En 2010, encore au lycée, je « rencontre » Charles Juliet. Je ne savais pas encore que ce dialogue établi avec l’écrivain au fil de ses mots changerait ma perception de la littérature, et surtout, de ma vie – pour être en quête de toujours plus de lumière.

2010.

Ma professeure de français nous impose de lire Lambeaux (1995) de Charles Juliet, dans le cadre du bac littéraire. À l’époque, j’avais seulement 17 ans et je me nourrissais déjà de ce que j’appelais la « grande littérature » : Diderot, Hugo, Camus… Des noms de toutes les époques qui représentaient les génies de la langue française. Ils m’inspiraient, et l’écrivaine qui naissait en moi ne cessait de les lire, de boire leur vocabulaire exquis. Quel fut mon étonnement de ne pas connaître ce Charles Juliet ! Et surtout, de voir sous mes yeux un si petit livre qui deviendrait, sans que je le sache, le livre de ma vie. 

À peine les premières lignes de Lambeaux entamées, je me surprends à pleurer. Les émotions m’envahissent. J’ai l’impression de connaître cet homme qui me parle, au-delà des mots : Charles Juliet dialogue avec des parties de ma jeune âme que je n’avais pas encore rencontrées. Il s’adresse directement à l’ado un peu différente, bizarre, qui ne s’adapte pas toujours, « hypersensible », comme on dirait aujourd’hui de manière téléphonée. Oui, c’est la rencontre. Nous avons tous un écrivain qui a changé notre perception du monde, qui a su écrire les mots qu’on ne pourra jamais écrire. Charles Juliet, d’une plume légère, et pourtant si tranchante, parvenait à réunir mes pensées les plus profondes, à m’entraîner dans cette quête du soi, qui souvent d’ailleurs, débute à ce jeune âge. Une quête lumineuse qui passe obligatoirement par l’épreuve de la solitude et du mutisme, similaire à la carte du Tarot, l’Hermite.
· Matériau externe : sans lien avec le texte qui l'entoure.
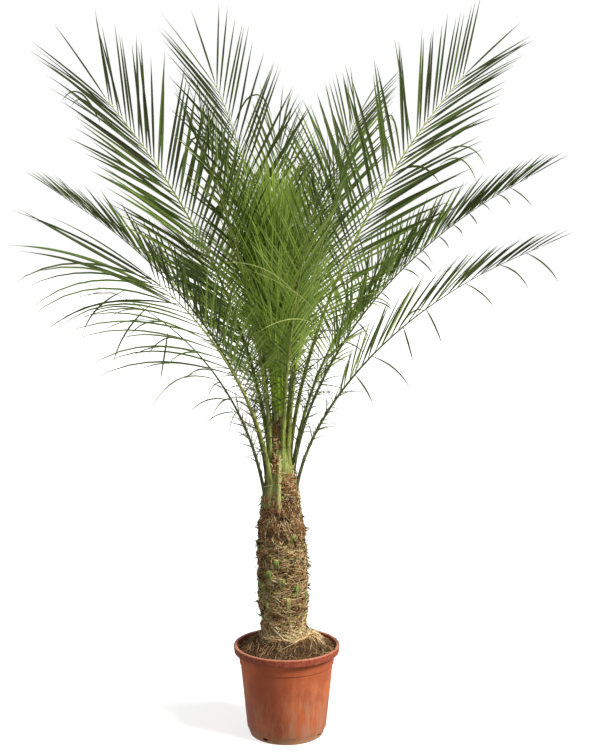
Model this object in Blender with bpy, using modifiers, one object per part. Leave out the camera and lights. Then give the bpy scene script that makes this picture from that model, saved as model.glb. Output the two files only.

Il décrit parfaitement cette façon de voir ses propres mots dans son anthologie personnelle (1990-2012) Pour plus de lumière : « Tous mes poèmes sont nés de mon aspiration à vivre pleinement de la nécessité de m’unifier, de naître à moi-même, de faire éclore et grandir en moi la lumière dont j’avais un irrépressible besoin. »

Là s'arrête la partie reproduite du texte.